Modern research places exacting standards on EPFL. Switzerland has some of the world’s strictest data privacy laws. There are different regulations at the regional, national and international levels, along with sector-specific data protection and security requirements for business.
For EPFL, data is both highly valuable and highly risky. It must allow research teams to share and explore data, but it must do so in a manner that is tightly controlled. Failure to meet local data laws risks criminal charges and reputational damage.
Public cloud-like experience with security, compliance and control
EPFL has built a private cloud to provide its research community with the computing, storage and networking it needs to do great work.
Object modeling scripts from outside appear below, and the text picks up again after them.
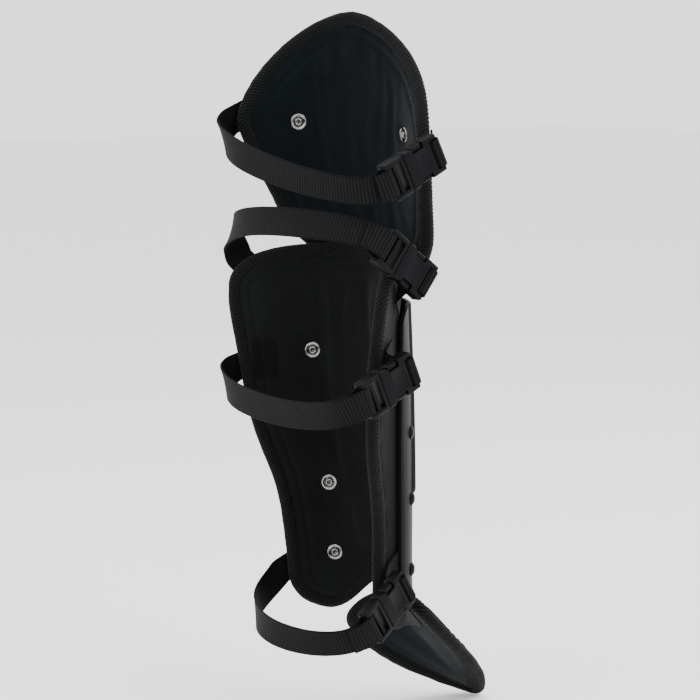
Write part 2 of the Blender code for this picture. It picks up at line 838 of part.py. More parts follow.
def build_foot(finishes):
    panel = Panel("foot", foot_place, foot_outline, 12, 8)
    panel.liner(finishes["foot_fabric"])
    panel.binding(finishes["binding"])
    plate = Panel("foot_plate", foot_place, foot_shell_outline, 10, 10)
    plate.sheet("foot_shell", foot_shell_inner, foot_shell_outer, finishes["shell"])
    build_tab(finishes)


def build_tab(finishes):
    """The hidden strip that hangs the foot flap from the shin guard."""
    low = tape_depth() - WEB_THICK / 2 + FACET_SLACK
    edge = shin_outline(0, 0)[1] - BINDING_WIDTH
    heel = foot_outline(0, 0)[1] - BINDING_WIDTH
    shares = (-1, -0.5, 0, 0.5, 1)

    def station(place, along_way):
        loop = [place(share * TAB_WIDTH / 2, along_way, low) for share in shares]
        back = [place(share * TAB_WIDTH / 2, along_way, low + WEB_THICK)
                for share in reversed(shares)]
        return loop + back

    above = [station(shin_place, edge + step) for step in (0.036, 0.018, 0.004)]
    below = [station(foot_place, heel + step) for step in (0.004, 0.012, 0.020)]
    between = []
    for share in (0.25, 0.5, 0.75):
        row = []
        for n in range(2 * len(shares)):
            lead_in = above[-1][n] + (above[-1][n] - above[-2][n]) * 0.4
            lead_out = below[0][n] + (below[0][n] - below[1][n]) * 0.8
            row.append(bezier((above[-1][n], lead_in, lead_out, below[0][n]), share))
        between.append(row)
    tube("foot_tab", above + between + below, finishes["webbing"])


def build_label(finishes):
    """A bare label sewn to the inside of the far flank, beside the binding."""
    far = -(shin_half_width(LABEL_UP) - LABEL_MARGIN)
    depth = -(GAP + LABEL_THICK)

    def outline(p, q):
        side = far + LABEL_WIDTH * (p + 1) / 2
        return side, LABEL_UP + LABEL_HEIGHT * (q - 0.5)

    patch = Panel("label", shin_place, outline, 3, 4)
    patch.sheet("label", lambda s, z: depth, lambda s, z: depth + LABEL_THICK - GAP / 2,
                finishes["label"])


def build_straps(finishes):
    for strap_row, buckle_row in zip(STRAP_ROWS, BUCKLE_ROWS):
        number, far_up, far_share, slope, lead_share, rise, reach = strap_row[:7]
        corner_up, swing_up = strap_row[7:]
        _, up, share, toe_offset, pitch, yaw, near_up, near_back = buckle_row
        knee = number == 1
        place = knee_place if knee else shin_place
        half = knee_half_width if knee else (lambda z: shin_half_width(z) + BINDING_WIDTH)
        depth = tape_depth() + FACET_SLACK
        buckle = buckle_on(place, half, share, up, toe_offset, math.radians(pitch),
                           math.radians(yaw))
        tag = "_%d" % number
        buckle_male("buckle_male" + tag, buckle, finishes["buckle"])
        buckle_female("buckle_female" + tag, buckle, finishes["buckle"])
        widest = max(half(far_up + step) for step in (-WEB_WIDTH / 2, 0, WEB_WIDTH / 2))
        tail = panel_tail(place, -(far_share * widest + EDGE_CLEAR), far_up, 1,
                          math.radians(slope), depth)
        lead = (tail[0][-1] - tail[0][-2]).normalized() * (lead_share * STRAP_LEAD)
        lead += world(0, 0, rise)
        far_edge = place(-half(far_up), far_up, 0)
        near_edge = place(half(up), up, 0)
        back = min(-far_edge.y, -near_edge.y) - reach
        corner = world(-far_edge.x * 0.85, back, corner_up)
        swing = world(-near_edge.x * 0.65, back, swing_up)
        strap("strap" + tag, tail, lead, corner, swing, buckle, finishes["webbing"])
        if number > 1:
            depth = PAD_THICK + TAIL_CLEAR + WEB_THICK / 2
        near_tail = panel_tail(place, half(near_up) - near_back, near_up, -1,
                               math.radians(pitch), depth)
        anchor("anchor" + tag, near_tail, buckle, finishes["webbing"])


def main():
    for item in list(bpy.data.objects):
        bpy.data.objects.remove(item, do_unlink=True)
    finishes = {
        "knee_fabric": material("knee_fabric", (0.012, 0.017, 0.019), 0.95),
        "shin_fabric": material("shin_fabric", (0.012, 0.014, 0.012), 0.95),
        "foot_fabric": material("foot_fabric", (0.014, 0.017, 0.019), 0.9),
        "binding": material("binding", (0.017, 0.018, 0.018), 0.85),
        "webbing": material("webbing", (0.014, 0.015, 0.016), 0.7),
        "shell": material("shell", (0.012, 0.012, 0.013), 0.25),
        "buckle": material("buckle", (0.014, 0.015, 0.017), 0.4),
        "metal": material("metal", (0.75, 0.73, 0.70), 0.22, 1.0),
        "label": material("label", (0.006, 0.006, 0.007), 0.6),
    }
    build_knee(finishes)
    build_shin(finishes)
    build_foot(finishes)
    build_label(finishes)
    build_straps(finishes)


main()
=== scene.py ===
"""The looks of a padded leg guard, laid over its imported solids."""

import math

import bmesh
import bpy
import numpy as np
from bpy.props import FloatProperty, FloatVectorProperty, PointerProperty
from mathutils import Matrix, Vector, noise
from mathutils.bvhtree import BVHTree
from mathutils.kdtree import KDTree

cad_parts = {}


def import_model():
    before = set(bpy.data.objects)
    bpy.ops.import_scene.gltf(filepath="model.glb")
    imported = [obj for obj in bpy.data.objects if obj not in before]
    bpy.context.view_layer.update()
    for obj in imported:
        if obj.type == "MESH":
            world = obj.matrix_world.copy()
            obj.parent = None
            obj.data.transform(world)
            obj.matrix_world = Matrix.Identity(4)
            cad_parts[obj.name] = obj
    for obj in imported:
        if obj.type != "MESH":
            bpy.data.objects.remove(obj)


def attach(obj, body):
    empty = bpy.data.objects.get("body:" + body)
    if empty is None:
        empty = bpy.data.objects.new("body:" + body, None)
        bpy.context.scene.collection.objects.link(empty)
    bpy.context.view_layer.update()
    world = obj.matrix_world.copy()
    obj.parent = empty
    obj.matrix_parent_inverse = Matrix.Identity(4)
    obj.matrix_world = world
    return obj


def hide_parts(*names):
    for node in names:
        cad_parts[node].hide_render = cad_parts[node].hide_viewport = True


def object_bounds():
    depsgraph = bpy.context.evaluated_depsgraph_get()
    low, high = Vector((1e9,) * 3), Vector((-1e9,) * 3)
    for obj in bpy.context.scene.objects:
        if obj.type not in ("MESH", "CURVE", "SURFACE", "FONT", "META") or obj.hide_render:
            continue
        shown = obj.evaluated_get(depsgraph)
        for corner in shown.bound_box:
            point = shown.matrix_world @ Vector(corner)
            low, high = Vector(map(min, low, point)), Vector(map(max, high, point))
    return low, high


bl_info = {
    "name": "Leg guard dresser",
    "version": (1, 0, 0),
    "blender": (4, 5, 0),
    "location": "3D View > Sidebar > Leg guard",
    "description": "Dresses the packed leg guard in padding, tape, webbing and plastic",
    "category": "Object",
}

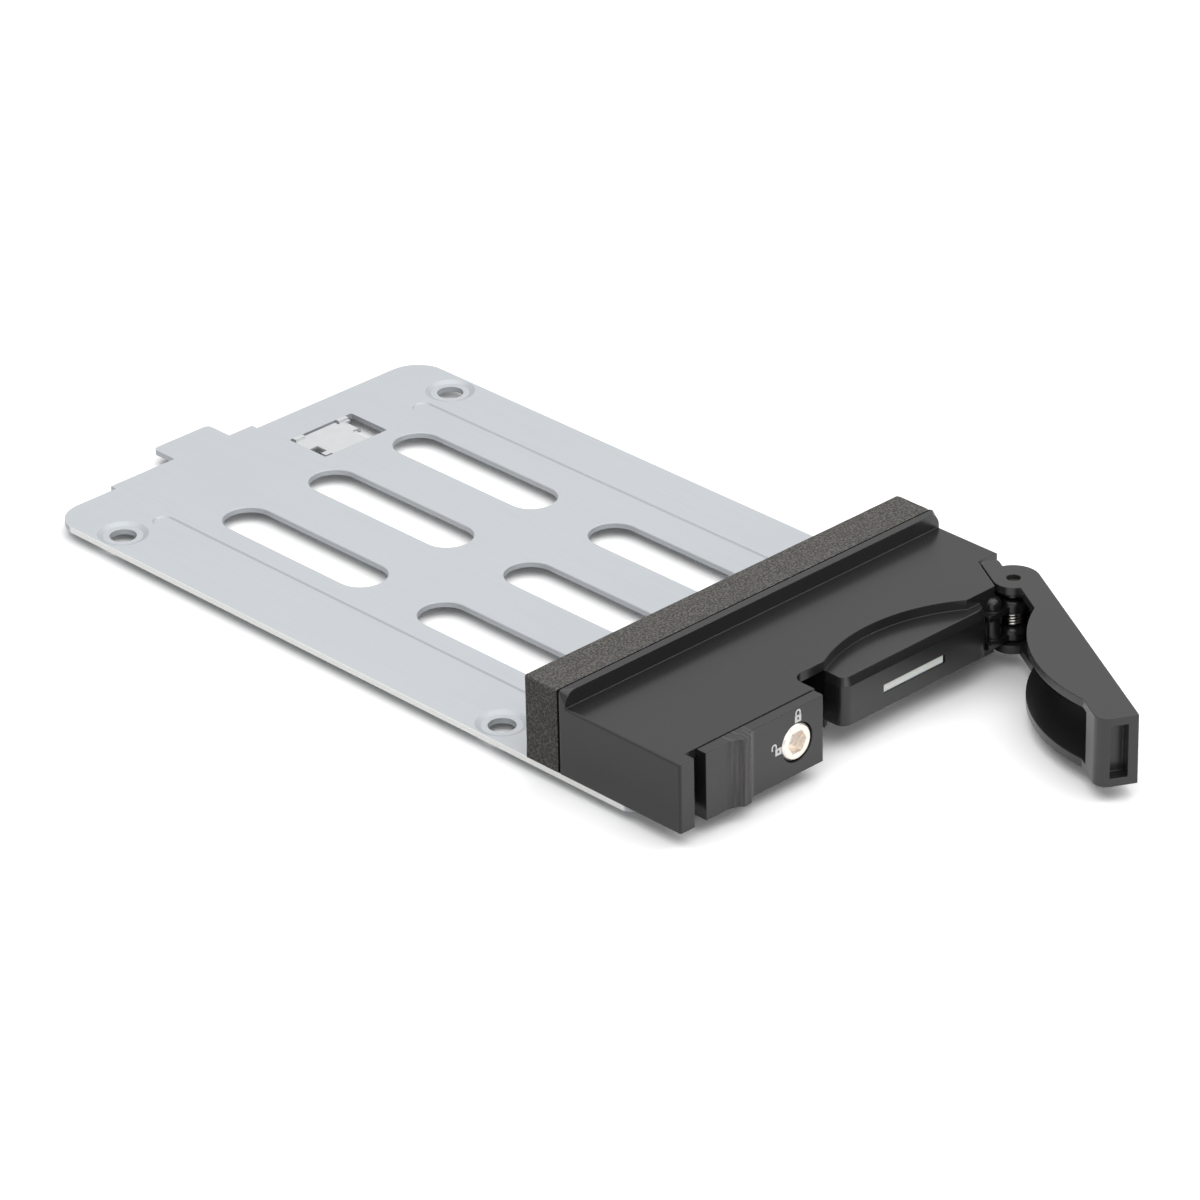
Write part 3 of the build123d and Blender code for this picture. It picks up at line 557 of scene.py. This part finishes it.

The private cloud platform is built on VMware Cloud Foundation® while the self-service portal used by researchers to access IT resources relies on VMware Aria Automation™. VMware NSX® Distributed IDS/IPS™ helps protect sensitive research work while establishing the necessary management control.
In the words of Philippe Morel, director of IT operations and infrastructure, EPFL, “With VMware Aria Automation, we’re providing a public cloud-like user experience while maintaining security, compliance and control.”
This removes the temptation for researchers to find their own public cloud infrastructure. Morel explains, “We don’t have the authority to forbid researchers from using public cloud, but we’re now able to provide them with a faster, cheaper, more secure alternative. Our private cloud means we don’t stand in the way of research ingenuity.” The private cloud took three months to design, build and test. The take-up since launch has been exceptional. The number of virtual machines has increased from 2,000 in 2021 to nearly 4,000 by late 2022. EPFL laboratories collaborate with industries in over 200 research projects. Morel is part of a team of just 14 supporting 3,000 researchers (and their around-the-clock work).
Allowing smarter cloud choices
VMware Cloud Foundation opens the door to multi-cloud, handing EPFL the ability to move workloads into the most appropriate cloud. Some research work will remain highly sensitive and may need to remain in the private cloud, but other workloads could happily sit in public clouds.
EPFL uses VMware Cloud on AWS® for disaster recovery purposes. Given the rise in machine learning, data-heavy applications and the peaks in private cloud workloads toward the end of the term, Morel would like to “burst” to the public cloud to cover short-term demand. VMware multi-cloud solutions provide EPFL with a platform that can flex as Switzerland’s sovereign requirements change.
“VMware understands the multi-cloud experience,” says Morel. “I need our multi-cloud environment to be simple to manage, ideally with workloads pushed automatically to the appropriate cloud. VMware has the tools to manage this.”